February 24, 2014 5:32pm PT by Lacey Rose
Inside Seth Meyers' 'Late Night' Debut (Video)
After eight months of preparation and a splashy promotional push, Seth Meyers stepped into the limelight as host of Late Night on Monday.
The former Saturday Night Live head writer and “Weekend Update” co-anchor opened his first show with a segment familiar to his predecessor Jimmy Fallon’s Late Night viewers, “Thank You Notes.” Seated at his new desk, Meyers began jotting down a thank you note to Fallon: “I promise to treat [the show] with respect and dignity, and only use it to do completely original comedy pieces,” he began, pausing before adding: "Starting now."
From there, the newly installed host, dressed in a crisp gray suit and blue tie, moved on to the monologue, joking that he planned “to shake stuff up" by opening the show that way. (Meyers has said on multiple occasions that he has no plans to reinvent the late night format.) The line met with laughs from his 183-member audience, with Meyers transitioning into a procession of 14 jokes, including jabs about the Sochi Olympics, Toronto Mayor Rob Ford and The Bachelor’s Juan Pablo. Much like his “Update” segments, the vast majority of the jokes were topical, with Meyers periodically pausing to comment on his performance, including a nod to his first “bomb.”

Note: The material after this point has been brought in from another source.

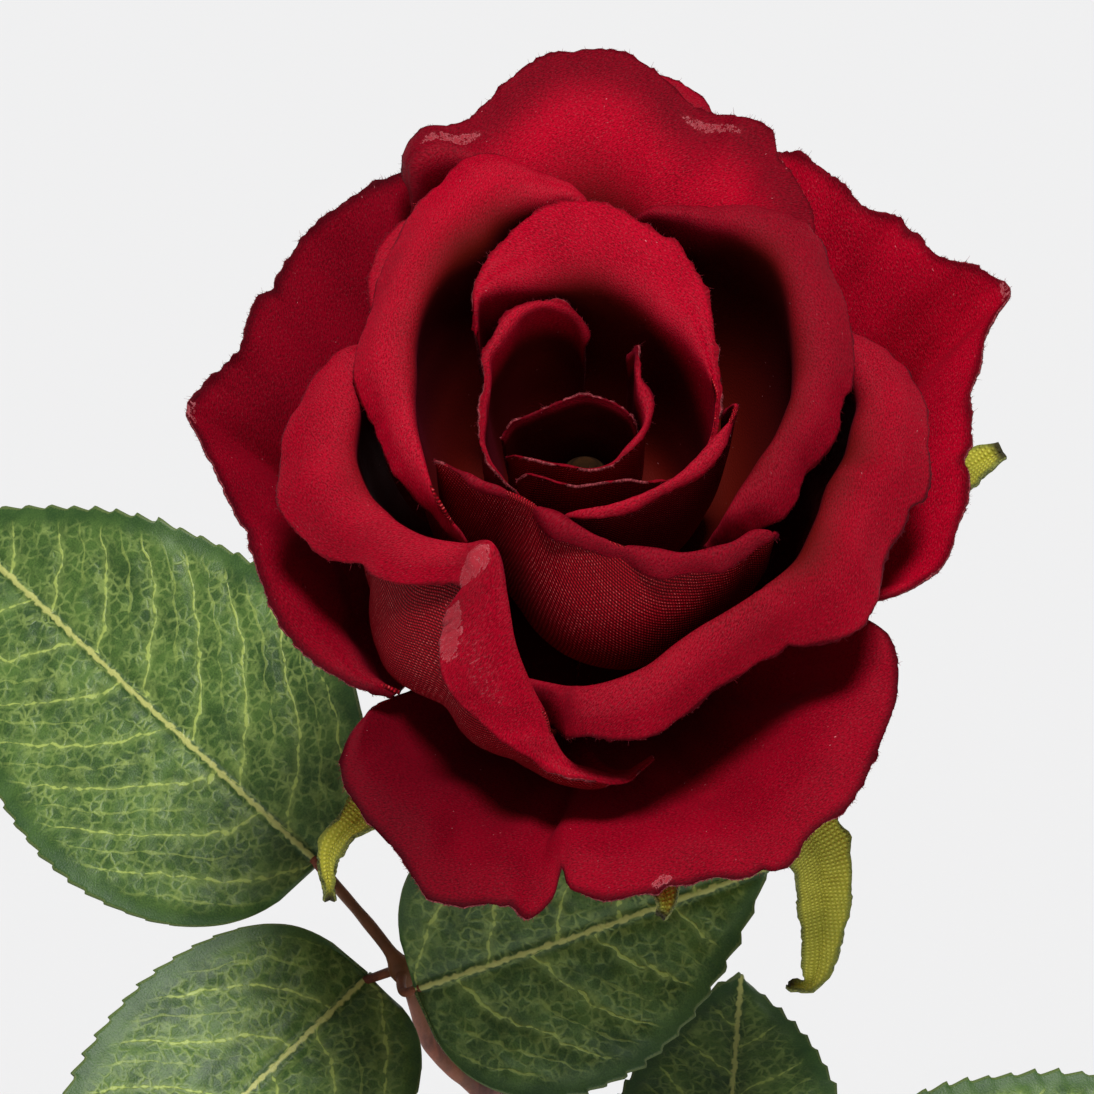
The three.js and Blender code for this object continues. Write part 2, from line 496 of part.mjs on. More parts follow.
// Each leaflet's foot, the way its midrib points, and the way its upper face looks.
const LEAVES = [
  {
    name: "left",
    rachis: [[-0.7, -22.3, 240.4], [-4, -32, 256], [-10.6, -39.5, 272], [-14.1, -40.4, 286],
      [-24, -27, 290.3]],
    stalks: [
      [[-14, -40.2, 285.5], [-13.4, -45.6, 286.6], [-12.6, -46, 287.3]],
      [[-14, -40.2, 285.5], [-17.2, -38.8, 282.9]],
    ],
    leaflets: [
      {
        name: "leaflet_left_end", at: [-24.4, -26.6, 290.4], along: [-0.7, 0.67, 0.24],
        facing: [-0.27, -0.56, 0.78], length: 72, halfWidth: 22, fold: 0.1, arch: 0.1, wave: 0.8,
      },
      {
        name: "leaflet_left_front", at: [-18, -38.4, 282.2], along: [-0.66, -0.73, -0.17],
        facing: [0.05, -0.4, 0.92], length: 60, halfWidth: 18, fold: 0.16, arch: 0.1, wave: 0.8,
      },
      {
        name: "leaflet_under_bloom", at: [-12, -46, 287.6], along: [0.92, 0.02, 0.39],
        facing: [-0.2, -0.86, 0.45], length: 45, halfWidth: 18, fold: 0.1, arch: 0.1, wave: 0.6,
      },
    ],
  },
  {
    name: "right",
    rachis: [[2, -16.6, 216], [7, -24, 225], [14, -38, 233], [20, -50, 237.5], [26, -58, 240],
      [36, -62, 242.4]],
    stalks: [
      [[24.5, -56.4, 239.4], [25, -53.1, 240.9]],
      [[24.6, -56.6, 239.2], [25.2, -61.6, 237.7]],
    ],
    leaflets: [
      {
        name: "leaflet_right_end", at: [36.9, -61.6, 242.8], along: [0.82, 0.38, 0.22],
        facing: [-0.15, -0.45, 0.88], length: 66, halfWidth: 21, fold: 0.12, arch: 0.12, wave: 0.8,
      },
      {
        name: "leaflet_right_back", at: [25, -52.6, 241], along: [0.08, 0.98, 0.12],
        facing: [0.05, -0.15, 0.98], length: 54, halfWidth: 15.5, fold: 0.14, arch: 0.06, wave: 0.8,
      },
      {
        name: "leaflet_right_front", at: [25.3, -62.2, 237.6], along: [0.12, -0.95, -0.2],
        facing: [0.05, -0.2, 0.97], length: 56, halfWidth: 17.5, fold: 0.14, arch: 0.12, wave: 0.8,
      },
    ],
  },
];

const RACHIS_SIDES = 6;
const rachisGeometry = ({ rachis, stalks }) =>
  fused([
    rodGeometry(curveThrough(rachis.slice(0, 3)), RACHIS_FOOT_RADIUS, RACHIS_SIDES, 6),
    rodGeometry(curveThrough(rachis.slice(1)), RACHIS_RADIUS, RACHIS_SIDES, 12),
    ...stalks.map((ends) => rodGeometry(curveThrough(ends), STALK_RADIUS, RACHIS_SIDES, 3)),
  ]);

// ---------- stem ----------

// It stands on the vase's floor at the back and leans on the front of the neck.
const bloomAxis = new THREE.Vector3(0, 0, 1).applyAxisAngle(new THREE.Vector3(1, 0, 0), degrees(BLOOM_TILT));
const stemTop = BLOOM_AT.clone().addScaledVector(bloomAxis, CALYX_FOOT - GAP);
const belowTop = stemTop.clone().addScaledVector(bloomAxis, -16);
const STEM_ROUTE = [
  [-3, 15.5, VASE_FLOOR + 0.8],
  [-1.6, 2.6, 80],
  [-0.3, STEM_RADIUS + 2 * GAP - NECK_BORE, NECK_AT],
  [-0.4, -10.5, 200],
  [-0.3, -17.6, 238],
  [1.8, -25, 278],
  belowTop.toArray(),
  stemTop.toArray(),
];
const PRICKLES = [[0.45, 200], [0.56, 20], [0.6, 140], [0.66, 300], [0.72, 60], [0.78, 220], [0.84, 110]];

function prickleGeometry(curve, [along, azimuth]) {
  const outward = new THREE.Vector3(Math.sin(degrees(azimuth)), -Math.cos(degrees(azimuth)), 0);
  const cone = new THREE.ConeGeometry(PRICKLE_RADIUS, PRICKLE_HEIGHT + 1, 5)
    .translate(0, PRICKLE_HEIGHT / 2, 0);
  cone.applyQuaternion(new THREE.Quaternion().setFromUnitVectors(new THREE.Vector3(0, 1, 0), outward));
  const root = curve.getPointAt(along).addScaledVector(outward, STEM_RADIUS - 0.6);
  return cone.translate(root.x, root.y, root.z);
}

function stemGeometry() {
  const curve = curveThrough(STEM_ROUTE);
  return fused([
    rodGeometry(curve, STEM_RADIUS, 10, 40),
    ...PRICKLES.map((prickle) => prickleGeometry(curve, prickle)),
  ]);
}

// ---------- vase ----------

const VASE_RINGS = 19;

function vaseProfile() {
  const outside = new THREE.SplineCurve(VASE_OUTSIDE.map(([r, z]) => new THREE.Vector2(r, z)))
    .getPoints(VASE_RINGS).map((p) => [p.x, p.y]);
  const inside = outside.filter(([, z]) => z > 2 * VASE_FLOOR).map(([r, z]) => [r - WALL, z]).reverse();
  return [
    [0, 0], [VASE_FOOT_RADIUS, 0], ...outside,
    [MOUTH_BORE + WALL / 2, VASE_HEIGHT],
    ...inside, [VASE_FOOT_RADIUS - 4, VASE_FLOOR], [0, VASE_FLOOR],
  ];
}

// ---------- the whole ----------

const group = new THREE.Group();

function piece(parent, name, geometry, material) {
  const mesh = new THREE.Mesh(geometry, material);
  mesh.name = name;
  parent.add(mesh);
  return mesh;
}

piece(group, "vase", latheGeometry(vaseProfile(), 32), GLAZE);
piece(group, "stem", stemGeometry(), STEM_PLASTIC);

const bloom = new THREE.Group();
bloom.position.copy(BLOOM_AT);
bloom.rotation.x = degrees(BLOOM_TILT);
group.add(bloom);
piece(bloom, "bloom_core", latheGeometry(coreProfile, 16), CORE_FOAM);
piece(bloom, "calyx", latheGeometry(calyxProfile, 16), CALYX_PLASTIC);
PETALS.forEach((petal, order) => {
  piece(bloom, petal.name, petalGeometry(petal, 1 + order * SEAT_STEP), PETAL);
});
SEPALS.forEach((sepal) => piece(bloom, sepal.name, sepalGeometry(sepal), SEPAL_CLOTH));

for (const leaf of LEAVES) {
  piece(group, `rachis_${leaf.name}`, rachisGeometry(leaf), STEM_PLASTIC);
  for (const leaflet of leaf.leaflets) {
    const mesh = piece(group, leaflet.name, leafletGeometry(leaflet), GREEN_LEAF);
    const along = new THREE.Vector3(...leaflet.along).normalize();
    const side = along.clone().cross(new THREE.Vector3(...leaflet.facing)).normalize();
    mesh.quaternion.setFromRotationMatrix(
      new THREE.Matrix4().makeBasis(side, along, side.clone().cross(along)),
    );
    mesh.position.set(...leaflet.at);
  }
}

export default group;
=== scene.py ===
"""A crimson fabric rose on one leafy stem, standing in a plain glazed bud vase.

Sizes in the classes are millimetres, in the part's own frame: +Z up, the middle of the vase's foot at the
origin, the bloom leaning over the front, -Y. Meshes are scaled to metres as they are made.
"""

from __future__ import annotations

import logging
import math
from dataclasses import dataclass, field
from enum import Enum
from typing import Callable, Sequence

import bmesh
import bpy
import numpy as np
from mathutils import Matrix, Vector

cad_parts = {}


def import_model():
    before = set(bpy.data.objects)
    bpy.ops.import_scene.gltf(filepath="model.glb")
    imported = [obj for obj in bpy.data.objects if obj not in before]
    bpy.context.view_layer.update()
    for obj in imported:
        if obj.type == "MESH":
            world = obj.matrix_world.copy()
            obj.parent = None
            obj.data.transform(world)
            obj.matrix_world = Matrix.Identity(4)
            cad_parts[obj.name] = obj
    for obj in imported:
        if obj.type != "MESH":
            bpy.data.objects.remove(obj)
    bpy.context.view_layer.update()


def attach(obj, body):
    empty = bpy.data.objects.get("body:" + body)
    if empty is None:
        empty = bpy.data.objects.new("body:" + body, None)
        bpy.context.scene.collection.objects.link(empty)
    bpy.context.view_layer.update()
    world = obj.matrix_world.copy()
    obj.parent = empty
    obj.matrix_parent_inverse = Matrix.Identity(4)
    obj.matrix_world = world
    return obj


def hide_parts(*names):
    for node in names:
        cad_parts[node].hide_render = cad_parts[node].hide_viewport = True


LOG = logging.getLogger("rose")
MM = 0.001  # metres
BODY = "root"
BLOOM_AT = np.array((8.0, -45.0, 350.0))  # the foot of the petals, on the bloom's axis
BLOOM_TILT = math.radians(18)
CENTRIPETAL = 0.5  # the power of the spacing between points that sets a curve's knots
TRIAL_POINTS = 40  # for each point that a curve runs through, to make it even in length
RIPPLE_WAVES = 7
Color = tuple[float, float, float]
Point = tuple[float, float, float]
Station = tuple[float, ...]
Socket = bpy.types.NodeSocket


# ---------- small geometry ----------


def in_bloom(points: np.ndarray) -> np.ndarray:
    """Carries points from the bloom's own frame into the part's.

    Args:
        points: millimetres, the last axis being right, back and up along the bloom's axis.

    Returns:
        The same points in the part's frame, in millimetres.
    """
    x, y, z = np.moveaxis(np.asarray(points, float), -1, 0)
    c, s = math.cos(BLOOM_TILT), math.sin(BLOOM_TILT)
    return np.stack((x, c * y - s * z, s * y + c * z), -1) + BLOOM_AT


def through(points: np.ndarray, samples: int) -> np.ndarray:
    """A smooth curve through points, as a centripetal Catmull-Rom spline.

    Args:
        points: shape (n, ...); everything after the first axis is carried along together.
        samples: how many points to return, both ends included.

    Returns:
        An array of shape (samples, ...), even in length between the two ends.
    """
    pts = np.asarray(points, float)
    flat = pts.reshape(len(pts), -1)
    flat = np.vstack((2 * flat[0] - flat[1], flat, 2 * flat[-1] - flat[-2]))
    gaps = np.linalg.norm(np.diff(flat, axis=0), axis=1) / math.sqrt(max(flat.shape[1] / 3, 1))
    knots = np.concatenate(((0.0,), np.cumsum(np.maximum(gaps, 1e-6) ** CENTRIPETAL)))

    def at(t: np.ndarray) -> np.ndarray:
        """The spline at some knot values.

        Args:
            t: the knot values.

        Returns:
            A point for each of them.
        """
        k = np.clip(np.searchsorted(knots, t, side="right") - 1, 1, len(knots) - 3)
        t0, t1, t2, t3 = (knots[k + i][:, None] for i in (-1, 0, 1, 2))
        p0, p1, p2, p3 = (flat[k + i] for i in (-1, 0, 1, 2))
        u = t[:, None]
        a1 = (t1 - u) / (t1 - t0) * p0 + (u - t0) / (t1 - t0) * p1
        a2 = (t2 - u) / (t2 - t1) * p1 + (u - t1) / (t2 - t1) * p2
        a3 = (t3 - u) / (t3 - t2) * p2 + (u - t2) / (t3 - t2) * p3
        b1 = (t2 - u) / (t2 - t0) * a1 + (u - t0) / (t2 - t0) * a2
        b2 = (t3 - u) / (t3 - t1) * a2 + (u - t1) / (t3 - t1) * a3
        return (t2 - u) / (t2 - t1) * b1 + (u - t1) / (t2 - t1) * b2

    fine = np.linspace(knots[1], knots[-2], TRIAL_POINTS * len(pts))
    run = at(fine)
    length = np.concatenate(((0.0,), np.cumsum(np.linalg.norm(np.diff(run, axis=0), axis=1))))
    even = np.interp(np.linspace(0, length[-1], samples), length, fine)
    return at(even).reshape((samples,) + pts.shape[1:])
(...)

Meyers, who wore a mix of excitement and nerves on his face, thanked his parents (not there), his brother (there) and his new wife, Alexi, to whom he apologized for all of the time he’s had to devote to the show in recent months. He also introduced his newly formed 8G band and its bandleader, Fred Armisen, who had created the show’s theme song. Despite Armisen's recent comments about being focused solely on the music at the show’s outset, the Portlandia actor and his former SNL colleague spent a few minutes joking about such things as Armisen’s many TV projects, including a made-up Recent History series for the History channel. (First guest Amy Poehler played off Armisen, too, poking fun at their past as "very turbulent lovers." Never explicitly mentioned: a toy replica of Meyers' SNL "husband" Stefon situated on his desk.)

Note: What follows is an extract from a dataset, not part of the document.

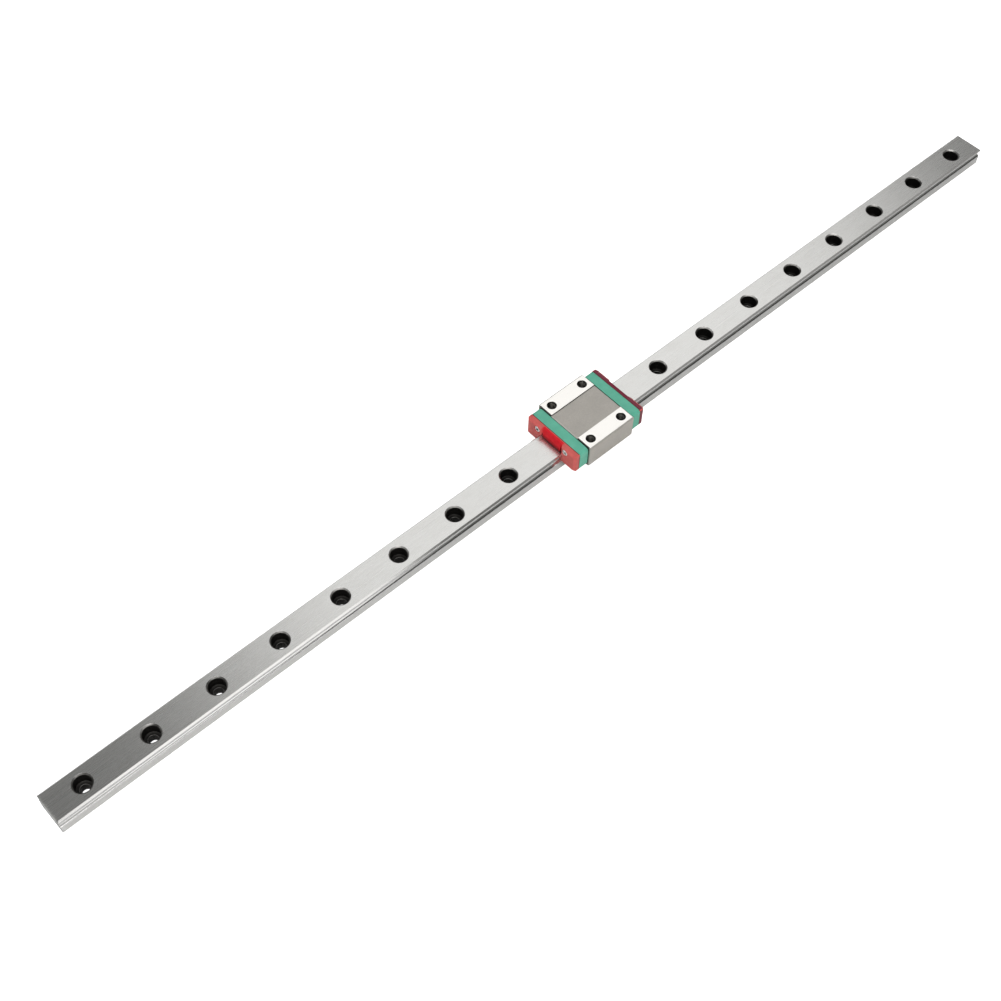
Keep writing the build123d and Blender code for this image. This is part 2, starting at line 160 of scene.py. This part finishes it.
# ------------------------------------------------------------------ node helpers
class Mat:
    """A small wrapper that builds a node material on object coordinates in millimetres."""

    def __init__(self, name):
        self.m = bpy.data.materials.new(name)
        self.m.use_nodes = True
        self.nt = self.m.node_tree
        self.bsdf = self.nt.nodes["Principled BSDF"]
        tc = self.nt.nodes.new("ShaderNodeTexCoord")
        sc = self.nt.nodes.new("ShaderNodeVectorMath")
        sc.operation = "SCALE"
        sc.inputs["Scale"].default_value = 1000.0
        self.nt.links.new(tc.outputs["Object"], sc.inputs[0])
        self.mm = sc.outputs[0]
        self._xyz = None

    def link(self, a, b):
        self.nt.links.new(a, b)

    def put(self, node_input, value):
        if isinstance(value, bpy.types.NodeSocket):
            self.link(value, node_input)
        else:
            node_input.default_value = value

    @property
    def xyz(self):
        if self._xyz is None:
            s = self.nt.nodes.new("ShaderNodeSeparateXYZ")
            self.link(self.mm, s.inputs[0])
            self._xyz = s.outputs
        return self._xyz

    def math(self, op, a, b=0.0, c=None, clamp=False):
        n = self.nt.nodes.new("ShaderNodeMath")
        n.operation = op
        n.use_clamp = clamp
        self.put(n.inputs[0], a)
        self.put(n.inputs[1], b)
        if c is not None:
            self.put(n.inputs[2], c)
        return n.outputs[0]

    def step(self, value, low, high):
        """0 below low, 1 above high, smooth between."""
        n = self.nt.nodes.new("ShaderNodeMapRange")
        n.interpolation_type = "SMOOTHSTEP"
        self.put(n.inputs["Value"], value)
        n.inputs["From Min"].default_value = low
        n.inputs["From Max"].default_value = high
        return n.outputs["Result"]

    def remap(self, value, a, b, c, d):
        n = self.nt.nodes.new("ShaderNodeMapRange")
        self.put(n.inputs["Value"], value)
        n.inputs["From Min"].default_value = a
        n.inputs["From Max"].default_value = b
        n.inputs["To Min"].default_value = c
        n.inputs["To Max"].default_value = d
        return n.outputs["Result"]

    def noise(self, scale=(1, 1, 1), detail=3.0, rough=0.55, distortion=0.0, offset=(0, 0, 0)):
        mp = self.nt.nodes.new("ShaderNodeMapping")
        self.link(self.mm, mp.inputs["Vector"])
        mp.inputs["Scale"].default_value = scale
        mp.inputs["Location"].default_value = offset
        n = self.nt.nodes.new("ShaderNodeTexNoise")
        n.inputs["Scale"].default_value = 1.0
        n.inputs["Detail"].default_value = detail
        n.inputs["Roughness"].default_value = rough
        n.inputs["Distortion"].default_value = distortion
        self.link(mp.outputs[0], n.inputs["Vector"])
        return n.outputs["Fac"]

    def mix(self, fac, a, b):
        n = self.nt.nodes.new("ShaderNodeMix")
        n.data_type = "RGBA"
        self.put(n.inputs[0], fac)
        self.put(n.inputs[6], a if isinstance(a, bpy.types.NodeSocket) else (*a, 1.0))
        self.put(n.inputs[7], b if isinstance(b, bpy.types.NodeSocket) else (*b, 1.0))
        return n.outputs[2]

    def mixf(self, fac, a, b):
        n = self.nt.nodes.new("ShaderNodeMix")
        n.data_type = "FLOAT"
        self.put(n.inputs[0], fac)
        self.put(n.inputs[2], a)
        self.put(n.inputs[3], b)
        return n.outputs[0]

    def bump(self, height, strength=0.3, distance=0.00002, normal=None):
        n = self.nt.nodes.new("ShaderNodeBump")
        n.inputs["Strength"].default_value = strength
        n.inputs["Distance"].default_value = distance
        self.put(n.inputs["Height"], height)
        if normal is not None:
            self.link(normal, n.inputs["Normal"])
        return n.outputs[0]

    def set(self, **kw):
        names = dict(
            color="Base Color",
            metallic="Metallic",
            roughness="Roughness",
            normal="Normal",
            spec="Specular IOR Level",
            aniso="Anisotropic",
            rot="Anisotropic Rotation",
            tangent="Tangent",
            ior="IOR",
            coat="Coat Weight",
            coat_rough="Coat Roughness",
            subsurface="Subsurface Weight",
        )
        for k, v in kw.items():
            if k == "color" and not isinstance(v, bpy.types.NodeSocket):
                v = (*v, 1.0)
            self.put(self.bsdf.inputs[names[k]], v)
        return self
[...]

Though Meyers didn’t rely on his stable of improv-trained writers as he intends to do, he did use night one to introduce a new segment, which he's calling “Venn Diagram.” Among the 11 examples he served up: “Sports Illustrated swimsuit models” in a circle on the left side of the screen, the movie “Gravity” on the right side and “things George Clooney has been in” overlapping in the middle. The overlap of “snow” and “toilet paper?" “Things you won't find in Sochi.” (Meyers, whose show was considerably quieter than Fallon's launch a week earlier, returned to Sochi as a comedy target later in the program, taking a jab at anchor Bob Costas’ conjunctivitis and his network's hefty budget at the Winter Games.)
The latter half of the show was devoted to interviews, the only piece of the gig that’s new to Meyers. Opening with Poehler, his "best friend," put him at ease, with the two joking about their early days on SNL as well as her big night at the Golden Globes, where she, too, took a jab at Clooney. Poehler joked that she was looking to put an end to the prank war that's broken out between her and the actor, explaining: "I want to say something to George Clooney that no woman has ever said, 'George, please stop.' " She ended her interview with a bit of news: Her Comedy Central comedy, Broad City, had been renewed for a second season.

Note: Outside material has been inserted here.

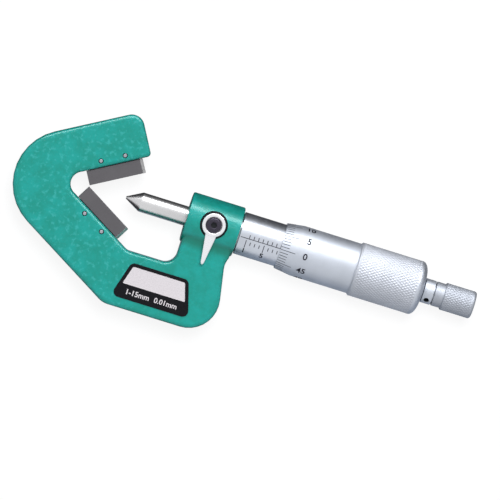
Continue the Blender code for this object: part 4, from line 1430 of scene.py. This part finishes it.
@dataclass
class Studio:
    """Pale floor, soft lamps, dark cards beside the work, and the camera."""

    roll: float = math.radians(17.37)
    target: tuple[float, float, float] = (2.85, -0.18, 8.85)
    view_width: float = 160.3
    distance: float = 1500.0
    clip: Range = (0.01, 20.0)
    lean: Range = (-0.045, 0.02)
    sensor: float = 36.0
    floor_half: float = 3000.0
    floor_colour: Colour = (0.14, 0.14, 0.145)
    floor_glow: float = 0.9
    sky: Range = (0.06, 0.25)
    lamps: tuple[Lamp, ...] = (
        Lamp("overhead_softbox", (0.0, 0.65, 1.93), (0.8, 0.8), 31.0, glossy=False),
        Lamp("side_softbox", (-0.05, 0.42, 0.34), (0.75, 0.2), 4.2, diffuse=False),
    )
    card_half: float = 400.0
    card_reach: float = 300.0
    card_lift: float = 0.02
    cards: tuple[tuple[str, int, Colour, float], ...] = (
        ("upper_card", 1, (0.02, 0.02, 0.022), 60.0),
        ("lower_card", -1, (0.37, 0.42, 0.5), 1.0),
    )

    def build(self, axis: Axis) -> None:
        """Set the stage about the spindle's axis."""
        self.floor()
        self.world()
        for lamp in self.lamps:
            lamp.hang()
        for card in self.cards:
            self.card(axis, *card)
        self.camera()
        bpy.context.scene.view_settings.view_transform = "Standard"

    def floor(self) -> None:
        """White floor that keeps a faint shadow."""
        nodes = Nodes("studio_floor")
        nodes.tree.nodes.remove(nodes.shader)
        diffuse = nodes.add("ShaderNodeBsdfDiffuse", {"Color": self.floor_colour})
        glow = nodes.add("ShaderNodeEmission", {
            "Color": (1, 1, 1), "Strength": nodes.math("MULTIPLY", nodes.seen(), self.floor_glow),
        })
        both = nodes.add("ShaderNodeAddShader", {0: diffuse.outputs[0], 1: glow.outputs[0]})
        nodes.set(nodes.tree.nodes["Material Output"].inputs["Surface"], both.outputs[0])
        edge = np.array([-self.floor_half, self.floor_half])
        x, y = np.meshgrid(edge, edge, indexing="ij")
        surface = Surface().grid(np.stack([x, y, np.zeros_like(x)], axis=-1), wrap_columns=False)
        floor = surface.piece("studio_floor")
        floor.data.materials.append(nodes.made)

    def world(self) -> None:
        """White surroundings to the camera and to reflections, softer as light."""
        nodes = Nodes("studio_world", world=True)
        bpy.context.scene.world = nodes.made
        height = nodes.add("ShaderNodeSeparateXYZ", {0: nodes.places["Generated"]}).outputs["Z"]
        sky = nodes.add("ShaderNodeMapRange", {
            "Value": height, "To Min": self.sky[0], "To Max": self.sky[1],
        })
        level = nodes.add("ShaderNodeMapRange", {
            "Value": nodes.seen(), "To Min": sky.outputs[0], "To Max": 1.0,
        })
        nodes.finish(Color=(1, 1, 1), Strength=level.outputs[0])

    def card(self, axis: Axis, name: str, side: int, colour: Colour, rise: float) -> None:
        """Card low beside the work, seen only in the metal, that shades its edges.

        It lies on the floor from under the axis outwards and turns up at its far side.

        Args:
            axis: the spindle's axis.
            name: the card's name.
            side: 1 towards the upper jaw, -1 towards the lower.
            colour: the card's colour.
            rise: height that it turns up to.
        """
        reach = side * self.card_reach
        x = np.array([-self.card_half, self.card_half])[:, None]
        y = np.array([axis.y, reach, reach])[None, :]
        z = np.array([self.card_lift, self.card_lift, rise])[None, :]
        grid = np.stack(np.broadcast_arrays(x, y, z), axis=-1)
        piece = Surface().grid(grid, wrap_columns=False).piece(name)
        piece.data.materials.append(Nodes(name).finish(Base_Color=colour, Roughness=1.0))
        piece.visible_camera = False
        piece.visible_diffuse = False
        piece.visible_shadow = False
        piece.visible_transmission = False

    def camera(self) -> None:
        """Look straight down with a long lens, rolled as in the photograph."""
        data = bpy.data.cameras.new("camera")
        data.sensor_width = self.sensor
        data.lens = self.sensor * self.distance / self.view_width
        data.clip_start, data.clip_end = self.clip
        holder = bpy.data.objects.new("camera", data)
        bpy.context.scene.collection.objects.link(holder)
        back = Vector((*self.lean, 1.0)).normalized()
        up = Vector((-math.sin(self.roll), math.cos(self.roll), 0))
        holder.matrix_world = facing((Vector(self.target) + back * self.distance) * MM, back, up)
        bpy.context.scene.camera = holder


def spindle_axis() -> Axis:
    """Axis of the turned pieces, across from the sleeve's box and up from the spindle's."""
    low, high = box_of("spindle")
    sleeve_low, sleeve_high = box_of("outer_sleeve")
    return Axis((sleeve_low[1] + sleeve_high[1]) / 2, (low[2] + high[2]) / 2)


def main() -> None:
    """Load the frame, build each sub-assembly in order, and set the stage."""
    logging.basicConfig(level=logging.INFO, format="%(name)s: %(message)s")
    for old in list(bpy.data.objects):
        bpy.data.objects.remove(old, do_unlink=True)
    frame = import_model()
    axis = spindle_axis()
    Casting().build(frame, axis)
    Jaw("upper_anvil", 1, Finish.UPPER_ANVIL).build(axis)
    Jaw("lower_anvil", -1, Finish.LOWER_ANVIL).build(axis)
    RangePlate().build()
    Spindle().build(axis)
    ScaleSleeve().build(axis)
    Thimble().build(axis)
    Ratchet().build_neck(axis)
    Ratchet().build_knob(axis)
    Lock().build(axis)
    dress(frame, "ratchet_disc", "ratchet_spring", "ratchet_screw", "lock_stud", "lock_pad",
          "inner_sleeve", "adjusting_nut")
    Studio().build(axis)


if __name__ == "__main__":
    main()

Meyers kept up that convivial tone with second guest Vice President Joe Biden, choosing to use the Late Night platform to joke about his State of the Union facial expressions and finger guns and recent comments about LaGuardia being a "third world airport," than grill him on more serious political topics. To his credit, Meyers finished the interview with a question about Biden's 2016 plans, with the vp drawing big laughs for his response: "I was planning on making a major announcement tonight, but then I decided tonight was your night."
The Late Night host closed out his first show with a musical performance by A Great Big World and a fittingly self-deprecating parting line: "If everyone could stick around, I'd like to do five hours of notes."